● **What is being asked**
Repeat each line word for word.

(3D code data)
....................

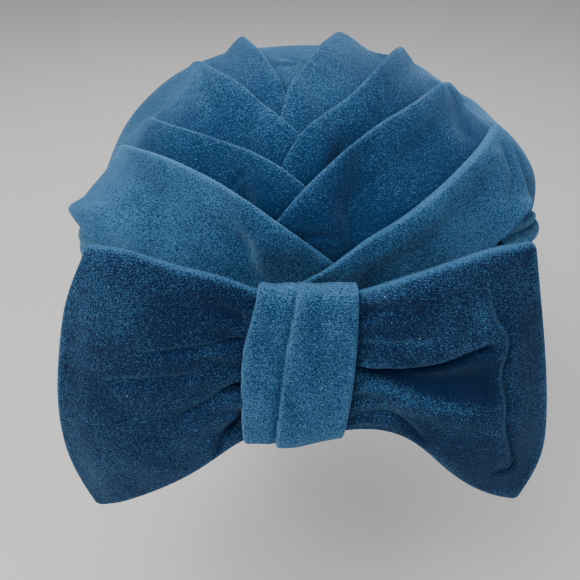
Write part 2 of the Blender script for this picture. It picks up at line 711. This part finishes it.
# Each fold, lowest first: what its lower edge tucks under, its share of the
# lift, how far its hem flares and its outer end stands off, how bright its nap
# is at the inner and outer ends, its flat size in metres, and its creases and
# ridges on the chart in degrees
folds = {
    "left_4": {"below": "left_3", "lift": 0.8, "nap": (0.22, 0.38), "flat": (0.051, 0.048), "strokes": []},
    "right_4": {"below": "right_3", "lift": 1.0, "nap": (0.24, 0.28), "flat": (0.052, 0.07), "strokes": []},
    "left_3": {"below": "left_2", "lift": 0.5, "nap": (0.14, 0.38), "flat": (0.052, 0.07), "strokes": [
        stroke([(-29, 84), (-24, 62), (-19, 50)], (0.9, 1.0), (-1.1, -0.7)),
        stroke([(-31, 82), (-27, 62), (-22, 50)], 2.5, (1.2, 0.6)),
        stroke([(-38, 72), (-32, 62), (-29, 52)], 4, (-1.0, -0.7)),
    ]},
    "right_3": {"below": "right_2", "lift": 0.85, "nap": (0.05, 0.16), "flat": (0.045, 0.085), "strokes": []},
    "left_2": {"below": "left_1", "lift": 0.1, "nap": (-0.04, 0.20), "flat": (0.038, 0.08), "strokes": [
        stroke([(-20, 32), (-16, 37), (-11, 37)], 1.0, (-1.0, -0.8), fadeIn=0.1),
        stroke([(-20, 30), (-15, 35), (-10, 35)], 2.2, (1.0, 0.6), fadeIn=0.1),
    ]},
    "right_2": {"below": "right_1", "lift": 0.1, "nap": (-0.1, 0.26), "flat": (0.049, 0.11), "strokes": [
        stroke([(42, 80), (45, 70), (45, 58), (46, 50)], (2.2, 3.2), -1.0),
        stroke([(38, 78), (40, 66), (40, 54), (40, 46)], (2.6, 3.2), (1.1, 0.7)),
        stroke([(-3, 21), (4, 22), (11, 21)], 0.9, -0.9),
        stroke([(22, 46), (27, 34), (26, 26)], (5, 6), 0.3),
    ]},
    "left_1": {"below": "left_hem", "lift": 0, "flare": 6, "flareFrom": 0.2, "nap": (0.18, 0.74),
               "flat": (0.09, 0.115), "strokes": [
        stroke([(-50, 46), (-42, 34), (-34, 20)], (5, 7), (-0.9, -0.6)),
        stroke([(-56, 34), (-50, 24), (-40, 12)], (4, 6), (0.9, 0.6)),
        stroke([(-30, 36), (-22, 24), (-16, 10)], (6, 8), 0.3),
    ]},
    "right_1": {"below": "right_hem", "lift": 0, "flare": 0.5, "endLift": 1.6, "nap": (0.05, 0.62),
                "flat": (0.074, 0.11), "strokes": [
        stroke([(53, 58), (58, 44), (57, 30), (55, 20)], (0.9, 1.2), (-0.9, -0.7)),
        stroke([(50, 54), (54, 42), (53, 30), (50, 20)], (2.4, 3), (0.9, 0.6)),
        stroke([(44, 44), (47, 34), (45, 24)], (3, 4), (-0.7, -0.6)),
    ]},
}


def foldOutline(name, fold, sheet, u, seed):
    # Upper and lower edge on the chart, and how far each place along the upper
    # edge is from the outer end
    start = splinePoints(foldEdges[name], u)
    end = splinePoints(foldEdges[fold["below"]], u)
    hemmed = fold["below"].endswith("hem")
    if not hemmed:
        end[:, 1] -= mix(sheet["innerTuck"], sheet["tuck"], u)
    # A fold's edge is never quite even
    start[:, 1] += sheet["unevenness"] * waves(seed, u, 0 * u, 3, 0) * ramp(0.15, 0.4, u)
    if not hemmed:
        for edge in (start, end):
            onward = edge[-1] - edge[-8]
            edge += sheet["extend"] * ramp(0.55, 1, u)[:, None] * (onward / np.linalg.norm(onward))
    start3d = onCrown(wrapDirection(start[:, 1], start[:, 0]), np.zeros(len(u)))
    fromOuter = np.linalg.norm(np.diff(start3d, axis=0), axis=1)[::-1].cumsum()[::-1]
    fromOuter = np.append(fromOuter, 0)
    corner = sheet["hemCorner" if hemmed else "corner"]
    near = np.clip(1 - fromOuter / corner, 0, 1)
    start[:, 1] -= corner * (1 - np.sqrt(1 - near ** 2)) * sheet["cornerCut"]
    return start, end, fromOuter


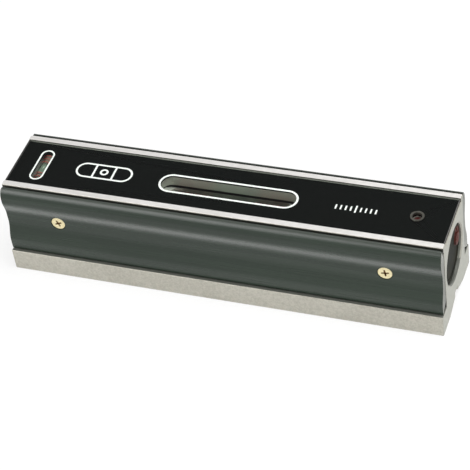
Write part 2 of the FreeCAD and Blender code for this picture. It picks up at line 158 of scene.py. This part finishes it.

....................

● **Answer in full**
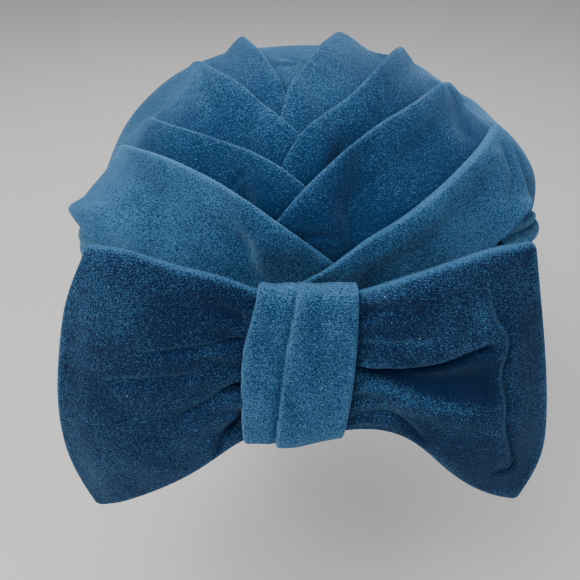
Write part 2 of the Blender script for this picture. It picks up at line 711. This part finishes it.
# Each fold, lowest first: what its lower edge tucks under, its share of the
# lift, how far its hem flares and its outer end stands off, how bright its nap
# is at the inner and outer ends, its flat size in metres, and its creases and
# ridges on the chart in degrees
folds = {
    "left_4": {"below": "left_3", "lift": 0.8, "nap": (0.22, 0.38), "flat": (0.051, 0.048), "strokes": []},
    "right_4": {"below": "right_3", "lift": 1.0, "nap": (0.24, 0.28), "flat": (0.052, 0.07), "strokes": []},
    "left_3": {"below": "left_2", "lift": 0.5, "nap": (0.14, 0.38), "flat": (0.052, 0.07), "strokes": [
        stroke([(-29, 84), (-24, 62), (-19, 50)], (0.9, 1.0), (-1.1, -0.7)),
        stroke([(-31, 82), (-27, 62), (-22, 50)], 2.5, (1.2, 0.6)),
        stroke([(-38, 72), (-32, 62), (-29, 52)], 4, (-1.0, -0.7)),
    ]},
    "right_3": {"below": "right_2", "lift": 0.85, "nap": (0.05, 0.16), "flat": (0.045, 0.085), "strokes": []},
    "left_2": {"below": "left_1", "lift": 0.1, "nap": (-0.04, 0.20), "flat": (0.038, 0.08), "strokes": [
        stroke([(-20, 32), (-16, 37), (-11, 37)], 1.0, (-1.0, -0.8), fadeIn=0.1),
        stroke([(-20, 30), (-15, 35), (-10, 35)], 2.2, (1.0, 0.6), fadeIn=0.1),
    ]},
    "right_2": {"below": "right_1", "lift": 0.1, "nap": (-0.1, 0.26), "flat": (0.049, 0.11), "strokes": [
        stroke([(42, 80), (45, 70), (45, 58), (46, 50)], (2.2, 3.2), -1.0),
        stroke([(38, 78), (40, 66), (40, 54), (40, 46)], (2.6, 3.2), (1.1, 0.7)),
        stroke([(-3, 21), (4, 22), (11, 21)], 0.9, -0.9),
        stroke([(22, 46), (27, 34), (26, 26)], (5, 6), 0.3),
    ]},
    "left_1": {"below": "left_hem", "lift": 0, "flare": 6, "flareFrom": 0.2, "nap": (0.18, 0.74),
               "flat": (0.09, 0.115), "strokes": [
        stroke([(-50, 46), (-42, 34), (-34, 20)], (5, 7), (-0.9, -0.6)),
        stroke([(-56, 34), (-50, 24), (-40, 12)], (4, 6), (0.9, 0.6)),
        stroke([(-30, 36), (-22, 24), (-16, 10)], (6, 8), 0.3),
    ]},
    "right_1": {"below": "right_hem", "lift": 0, "flare": 0.5, "endLift": 1.6, "nap": (0.05, 0.62),
                "flat": (0.074, 0.11), "strokes": [
        stroke([(53, 58), (58, 44), (57, 30), (55, 20)], (0.9, 1.2), (-0.9, -0.7)),
        stroke([(50, 54), (54, 42), (53, 30), (50, 20)], (2.4, 3), (0.9, 0.6)),
        stroke([(44, 44), (47, 34), (45, 24)], (3, 4), (-0.7, -0.6)),
    ]},
}


def foldOutline(name, fold, sheet, u, seed):
    # Upper and lower edge on the chart, and how far each place along the upper
    # edge is from the outer end
    start = splinePoints(foldEdges[name], u)
    end = splinePoints(foldEdges[fold["below"]], u)
    hemmed = fold["below"].endswith("hem")
    if not hemmed:
        end[:, 1] -= mix(sheet["innerTuck"], sheet["tuck"], u)
    # A fold's edge is never quite even
    start[:, 1] += sheet["unevenness"] * waves(seed, u, 0 * u, 3, 0) * ramp(0.15, 0.4, u)
    if not hemmed:
        for edge in (start, end):
            onward = edge[-1] - edge[-8]
            edge += sheet["extend"] * ramp(0.55, 1, u)[:, None] * (onward / np.linalg.norm(onward))
    start3d = onCrown(wrapDirection(start[:, 1], start[:, 0]), np.zeros(len(u)))
    fromOuter = np.linalg.norm(np.diff(start3d, axis=0), axis=1)[::-1].cumsum()[::-1]
    fromOuter = np.append(fromOuter, 0)
    corner = sheet["hemCorner" if hemmed else "corner"]
    near = np.clip(1 - fromOuter / corner, 0, 1)
    start[:, 1] -= corner * (1 - np.sqrt(1 - near ** 2)) * sheet["cornerCut"]
    return start, end, fromOuter


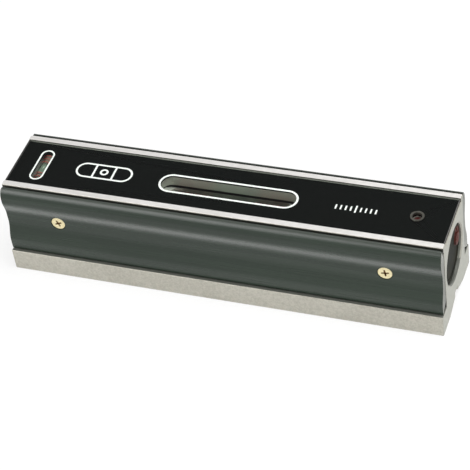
Write part 2 of the FreeCAD and Blender code for this picture. It picks up at line 158 of scene.py. This part finishes it.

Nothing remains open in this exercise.